Researchers discover mechanism behind Ebola's immune system evasion

Researchers recently revealed how the Ebola virus, a pathogen considered to be a Category A bioterrorism agent by the U.S., disarms the adaptive immune system.

Scientists with the University of Texas Medical Branch at Galveston found that Ebola short-circuits the immune system by employing proteins that work together to shut down cellular signals related to interferon. The researchers found that by disrupting the activity, the virus is able to prevent the full development of dendritic cells that could trigger an immune response to the virus.

"Dendritic cells typically undergo a process called 'maturation' when they're infected by a virus - they change shape and present antigens on their surface that tell T-cells to attack that particular virus, thus generating an adaptive immune response," Alexander Bukreyev, the senior author of the paper, said. "But Ebola prevents dendritic-cell maturation and produces a severe infection without an effective adaptive immune response.
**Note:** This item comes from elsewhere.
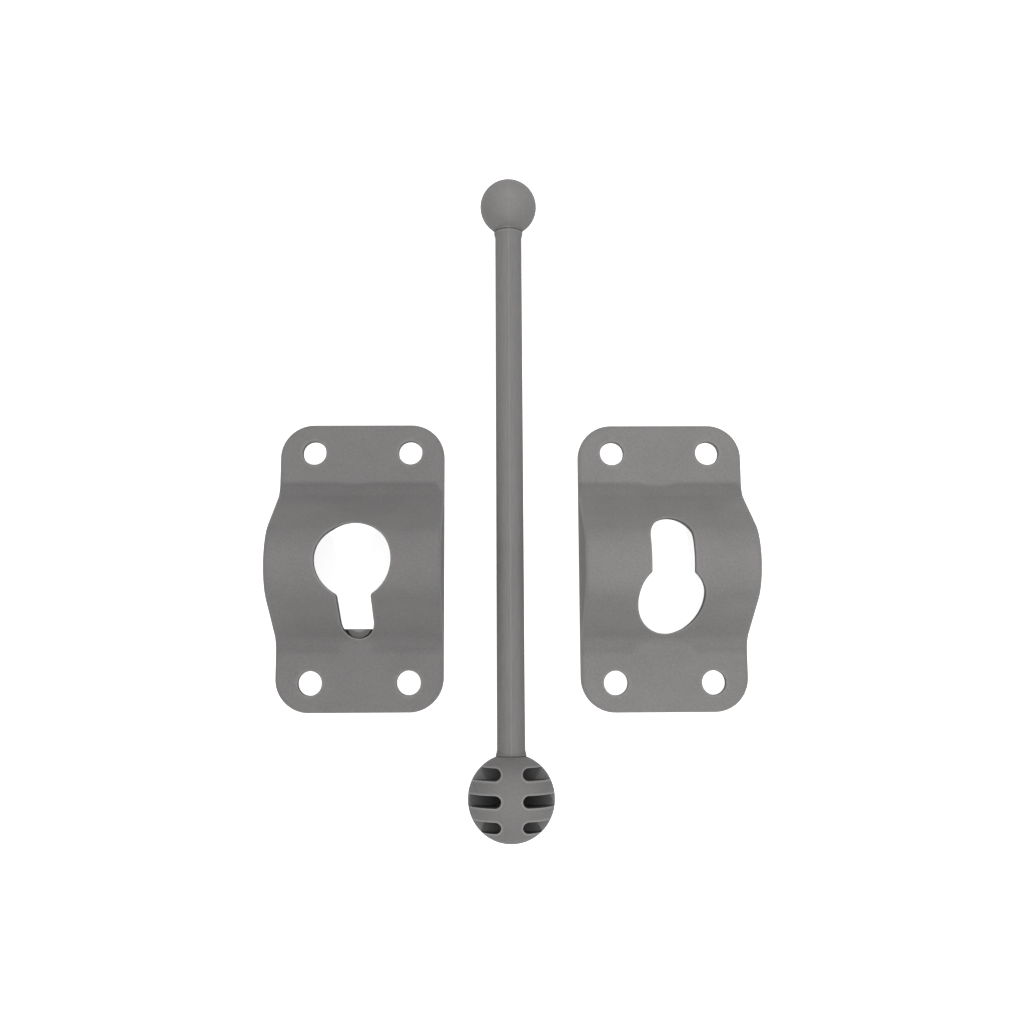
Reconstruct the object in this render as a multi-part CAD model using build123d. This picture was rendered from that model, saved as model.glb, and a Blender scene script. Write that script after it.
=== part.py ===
from build123d import *
import os
from math import asin, cos, degrees, radians, sin, sqrt, tan

# Door holdback catch, laid out flat as a kit: a rod with a ball on each end lies between two
# humped plates. All sizes are in millimetres. +Z points up from the surface that the kit lies on,
# +Y runs along the rod towards its small ball, and the origin is on that surface, at mid-kit.

# Rod and its two balls
overall_length = 152.4
rod_diameter = 6.2
pivot_ball_diameter = 19.05
catch_ball_diameter = 13.3

# Joint of the rod with each ball: a shallow seat for the whole end and a thinner spigot
seat_depth = 0.6
spigot_diameter = 2.8
spigot_length = 4.5
socket_clearance = 0.05
spigot_end_gap = 0.3

# Moulded pockets in the big ball, in rows on both sides of a spine
pocket_rows = 3
pocket_height = 2.6
pocket_pitch = 5.5
spine_width = 4.6
web_thickness = 1.6

# Plates, the same outside
plate_width = 38.3
corner_radius = 7.8
foot_length = 13.48
foot_thickness = 2.4
hump_over_ball = 2.05
crown_over_ball = 0.075
ramp_angle = 58.0
root_radius = 4.8
wall_thickness = 1.8
outer_edge_radius = 1.0

# Screw holes through the feet, and the distance of their centres from the plate's edges
screw_hole_diameter = 5.5
screw_edge_x = 7.95
screw_edge_y = 6.65

# Opening of the pivot plate: the big ball looks out of it and can't pass its lip
pivot_opening_lip = 1.225
pivot_opening_offset = 0.3
pivot_slot_side_clearance = 0.65
pivot_slot_end = -16.5
ball_seat_clearance = 0.3
ball_wall_clearance = 0.1

# Ledge that closes the low end of the pivot plate's slot towards the wall
ledge_thickness = 1.4
ledge_reach = 2.2
ledge_side = 1.2

# Opening of the catch plate: the small ball goes in low and is held by the slot above
catch_entry_clearance = 0.65
catch_entry_offset = -8.15
catch_slot_side_clearance = 1.6
catch_slot_end = 10.0

# Rounding of the corner where a slot meets its round opening, and of the openings' rims
throat_radius = 1.0
rim_radius = 0.35

# Lay-out on the surface
plate_gap = 31.25
pivot_plate_lay_y = -15.45
catch_plate_lay_y = -15.75
rod_lay_x = -0.5

# Values that follow from the sizes above
pivot_ball_radius = pivot_ball_diameter / 2
catch_ball_radius = catch_ball_diameter / 2
rod_radius = rod_diameter / 2
hump_height = pivot_ball_diameter + hump_over_ball
crown_radius = pivot_ball_radius + crown_over_ball
pivot_opening_radius = pivot_ball_radius - pivot_opening_lip
plate_spread = plate_width + plate_gap
pivot_ball_lay_y = -overall_length / 2 + pivot_ball_radius
catch_ball_lay_y = overall_length / 2 - catch_ball_radius
ball_drop = pivot_ball_radius - catch_ball_radius
ball_centres = sqrt((catch_ball_lay_y - pivot_ball_lay_y) ** 2 + ball_drop**2)
lay_tilt = -degrees(asin(ball_drop / ball_centres))
pivot_slot_radius = rod_radius + pivot_slot_side_clearance
catch_slot_radius = rod_radius + catch_slot_side_clearance
catch_entry_radius = catch_ball_radius + catch_entry_clearance
seated_ball_height = pivot_ball_radius + ball_wall_clearance
cut_height = hump_height + 5

# Section of the hump, from its crown over a ramp to the root on the foot
slope = radians(ramp_angle)
crown_centre_z = hump_height - crown_radius
crown_end_y = crown_radius * sin(slope)
crown_end_z = crown_centre_z + crown_radius * cos(slope)
ramp_foot_y = crown_end_y + (crown_end_z - foot_thickness) / tan(slope)
root_tangent = root_radius * tan(slope / 2)
root_start_y = ramp_foot_y - root_tangent * cos(slope)
root_end_y = ramp_foot_y + root_tangent
root_centre_z = foot_thickness + root_radius
plate_length = 2 * (root_end_y + foot_length)
screw_spacing_x = plate_width - 2 * screw_edge_x
screw_spacing_y = plate_length - 2 * screw_edge_y


def sphere_level(radius, around):
    """Distance from a ball's centre to the circle of the given radius on its surface."""
    return sqrt(radius**2 - around**2)


def outside_height(y):
    """Height of the hump's outside at a distance y from the middle of the plate."""
    away = abs(y)
    if away <= crown_end_y:
        return crown_centre_z + sqrt(crown_radius**2 - away**2)
    if away <= root_start_y:
        return crown_end_z - (away - crown_end_y) * tan(slope)
    if away <= root_end_y:
        return root_centre_z - sqrt(root_radius**2 - (root_end_y - away) ** 2)
    return foot_thickness


def hump_section():
    """Section of the outside: two feet, and a hump with round crown, straight ramps and round roots."""
    half_length = plate_length / 2
    root_middle_y = root_end_y - root_radius * sin(slope / 2)
    crown = [(0, y, outside_height(y)) for y in (-crown_end_y, 0, crown_end_y)]
    edges = [ThreePointArc(*crown)]
    for side in (-1, 1):
        at = [(0, side * y, outside_height(y)) for y in (root_start_y, root_middle_y, root_end_y)]
        top_corner = (0, side * half_length, foot_thickness)
        edges.append(Line((0, side * crown_end_y, crown_end_z), at[0]))
        edges.append(ThreePointArc(*at))
        edges.append(Line(at[2], top_corner))
        edges.append(Line(top_corner, (0, side * half_length, 0)))
    edges.append(Line((0, -half_length, 0), (0, half_length, 0)))
    return Face(Wire(edges))


def cavity_section():
    """Section of the hollow under the hump, one wall thickness inside, open at the bottom."""
    radius = crown_radius - wall_thickness
    top_y = radius * sin(slope)
    top_z = crown_centre_z + radius * cos(slope)
    below = -foot_thickness
    mouth_y = top_y + (top_z - below) / tan(slope)
    edges = [
        ThreePointArc((0, -top_y, top_z), (0, 0, hump_height - wall_thickness), (0, top_y, top_z)),
        Line((0, top_y, top_z), (0, mouth_y, below)),
        Line((0, mouth_y, below), (0, -mouth_y, below)),
        Line((0, -mouth_y, below), (0, -top_y, top_z)),
    ]
    return Face(Wire(edges))


def outline_edges(body):
    """Top edges round the outline of a plate, not the lines across it."""
    found = []
    for edge in body.edges():
        centre = edge.center()
        on_side = abs(centre.X) > plate_width / 2 - corner_radius
        on_end = abs(centre.Y) > plate_length / 2 - 0.01
        if centre.Z > foot_thickness - 0.01 and (on_side or on_end):
            found.append(edge)
    return found


def plate_shell():
    """Plate without its openings: outline, hump, feet, hollow and screw holes."""
    outline = extrude(RectangleRounded(plate_width, plate_length, corner_radius), cut_height)
    body = extrude(hump_section(), plate_width / 2, dir=(1, 0, 0), both=True) & outline
    body = fillet(outline_edges(body), outer_edge_radius)
    inside_width = plate_width - 2 * wall_thickness
    body -= extrude(cavity_section(), inside_width / 2, dir=(1, 0, 0), both=True)
    for place in GridLocations(screw_spacing_x, screw_spacing_y, 2, 2):
        body -= place * Cylinder(screw_hole_diameter / 2, 4 * foot_thickness)
    return body


def keyhole(round_radius, round_y, slot_radius, slot_end_y):
    """Plan of a round opening with a round-ended slot, with the two throat corners rounded."""
    towards = 1 if slot_end_y > round_y else -1
    run = abs(slot_end_y - round_y) - slot_radius
    plan = Pos(0, round_y) * Circle(round_radius)
    plan += Pos(0, round_y + towards * run / 2) * Rectangle(2 * slot_radius, run)
    throat_y = round_y + towards * sphere_level(round_radius, slot_radius)
    throats = [v for v in plan.vertices() if abs(v.Y - throat_y) < 0.01]
    plan = fillet(throats, throat_radius)
    return plan + Pos(0, round_y + towards * run) * Circle(slot_radius)


def round_rim(body, plan):
    """Round the edges where an opening comes out of the top of the hump."""
    walls = extrude(plan, cut_height)
    rim = []
    for edge in body.edges():
        middle = edge @ 0.5
        on_wall = Vertex(middle.X, middle.Y, cut_height / 2).distance_to(walls) < 0.01
        if on_wall and abs(middle.Z - outside_height(middle.Y)) < 0.02:
            rim.append(edge)
    return fillet(rim, rim_radius)


def slot_ledge():
    """Ledge under the low end of the pivot plate's slot, joined to the foot."""
    width = 2 * (pivot_slot_radius + ledge_side)
    inner_y = pivot_slot_end + ledge_reach
    outer_y = -root_end_y
    centre = Pos(0, (inner_y + outer_y) / 2, ledge_thickness / 2)
    return centre * Box(width, inner_y - outer_y, ledge_thickness)


def pivot_plate():
    """Plate that holds the big ball: round opening, slot for the folded rod and a seat inside."""
    plan = keyhole(pivot_opening_radius, pivot_opening_offset, pivot_slot_radius, pivot_slot_end)
    seat = Sphere(pivot_ball_radius + ball_seat_clearance)
    body = plate_shell() + slot_ledge()
    body -= Pos(0, 0, ledge_thickness) * extrude(plan, cut_height)
    body -= Pos(0, pivot_opening_offset, seated_ball_height) * seat
    return round_rim(body, plan)


def catch_plate():
    """Plate that the small ball goes into: round entry below, slot above with a round end."""
    body = plate_shell()
    plan = keyhole(catch_entry_radius, catch_entry_offset, catch_slot_radius, catch_slot_end)
    body -= extrude(plan, cut_height, both=True)
    return round_rim(body, plan)


def ball_with_socket(radius):
    """Ball centred on its own origin, with the rod's socket on its +Y side."""
    seat_y = sphere_level(radius, rod_radius) - seat_depth
    ball = Sphere(radius, rotation=(90, 0, 0))
    seat = Cylinder(rod_radius + socket_clearance, radius, rotation=(90, 0, 0))
    ball -= Pos(0, seat_y + radius / 2, 0) * seat
    depth = spigot_length + spigot_end_gap
    hole = Cylinder(spigot_diameter / 2 + socket_clearance, depth, rotation=(90, 0, 0))
    ball -= Pos(0, seat_y - depth / 2, 0) * hole
    return ball


def pocket_plan(side, row_y):
    """Plan of one pocket: round end at the spine, open at the ball's side."""
    end_radius = pocket_height / 2
    inner_x = side * (spine_width / 2 + end_radius)
    middle_x = inner_x + side * pivot_ball_radius / 2
    return Pos(inner_x, row_y) * Circle(end_radius) + Pos(middle_x, row_y) * Rectangle(
        pivot_ball_radius, pocket_height
    )


def pivot_ball():
    """Big ball, cored from both faces so that a web is left across its middle."""
    ball = ball_with_socket(pivot_ball_radius)
    for row in range(pocket_rows):
        row_y = (row - (pocket_rows - 1) / 2) * pocket_pitch
        for side in (-1, 1):
            plan = pocket_plan(side, row_y)
            ball -= Pos(0, 0, web_thickness / 2) * extrude(plan, pivot_ball_radius)
            ball -= Pos(0, 0, -web_thickness / 2) * extrude(plan, -pivot_ball_radius)
    return ball


def rod():
    """Round rod along +Y, from its seat in the big ball to its seat in the small one."""
    start_y = sphere_level(pivot_ball_radius, rod_radius) - seat_depth
    end_y = ball_centres - sphere_level(catch_ball_radius, rod_radius) + seat_depth
    length = end_y - start_y
    shaft = Cylinder(rod_radius, length, rotation=(90, 0, 0))
    shaft += Cylinder(spigot_diameter / 2, length + 2 * spigot_length, rotation=(90, 0, 0))
    return Pos(0, start_y + length / 2, 0) * shaft


def lay_rod(shape):
    """Rod frame to the lay-out: both balls touch the surface, so the rod slopes a little."""
    return Pos(rod_lay_x, pivot_ball_lay_y, pivot_ball_radius) * Rot(lay_tilt, 0, 0) * shape


def build():
    """All pieces in their places."""
    small_ball = Rot(0, 0, 180) * ball_with_socket(catch_ball_radius)
    return {
        "pivot_plate": Pos(-plate_spread / 2, pivot_plate_lay_y, 0) * pivot_plate(),
        "catch_plate": Pos(plate_spread / 2, catch_plate_lay_y, 0) * catch_plate(),
        "rod": lay_rod(rod()),
        "pivot_ball": lay_rod(pivot_ball()),
        "catch_ball": lay_rod(Pos(0, ball_centres, 0) * small_ball),
    }


os.makedirs("parts", exist_ok=True)
for name, shape in build().items():
    export_step(shape, "parts/" + name + ".step")
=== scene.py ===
# %% [markdown]
# Door holdback catch, as a kit laid out flat: two humped plates and a rod with a ball on each end,
# all moulded in one satin grey plastic.
#
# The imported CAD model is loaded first. It says where each piece is and which body carries it, so
# every new piece is made in the same place and then put on that body.

# %% Load the frame
from math import asin, cos, degrees, hypot, pi, radians, sin, sqrt, tan

import bmesh
import bpy
import numpy as np
from mathutils import Matrix, Vector
from mathutils.geometry import delaunay_2d_cdt


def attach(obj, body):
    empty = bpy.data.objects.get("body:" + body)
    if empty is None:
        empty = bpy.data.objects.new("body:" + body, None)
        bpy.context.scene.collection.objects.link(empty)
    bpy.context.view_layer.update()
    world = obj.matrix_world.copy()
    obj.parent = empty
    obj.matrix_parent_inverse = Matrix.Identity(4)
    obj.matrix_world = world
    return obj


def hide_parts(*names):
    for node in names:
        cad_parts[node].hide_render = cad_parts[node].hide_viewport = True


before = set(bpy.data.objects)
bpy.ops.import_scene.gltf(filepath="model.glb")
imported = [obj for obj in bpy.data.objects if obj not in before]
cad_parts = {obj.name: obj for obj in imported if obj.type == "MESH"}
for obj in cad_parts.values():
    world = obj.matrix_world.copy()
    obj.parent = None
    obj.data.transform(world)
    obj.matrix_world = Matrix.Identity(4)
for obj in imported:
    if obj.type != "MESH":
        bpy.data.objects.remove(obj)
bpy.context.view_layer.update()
MM = 0.001

# %% [markdown]
# The sizes are the real object's, in millimetres. A moulding is described by few numbers: the rest
# follows from them, as the end of a ramp follows from its angle and from where the crown ends.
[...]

We found that its ability to do this depends on several specific regions of two different proteins."

Bukreyev's research team discovered the mechanism after experimenting with a series of procedures related to a clone of the Ebola Zaire virus. The team introduced mutations into the genetic code of the virus at four locations thought to generate immune response-related proteins. They found the altered viruses were unable to suppress human dendritic cell maturation.

"We saw two very interesting things," Bukreyev said. "First, that these mutations restore maturation of dendritic cells very effectively, and second, that a mutation in even one of these genetic domains makes the virus unable to suppress maturation. That means that the virus needs multiple combined effects in order to undermine the immune system in this way."

The scientists conducted the study at UTMB's biosafety level 4 facility. The results of the study were published in the Journal of Virology.

The U.S. Centers for Disease Control considers all filoviruses, including Marburg and Ebola, to be Category A bioterrorism agents. Ebola has up to a 90 percent mortality rate in humans.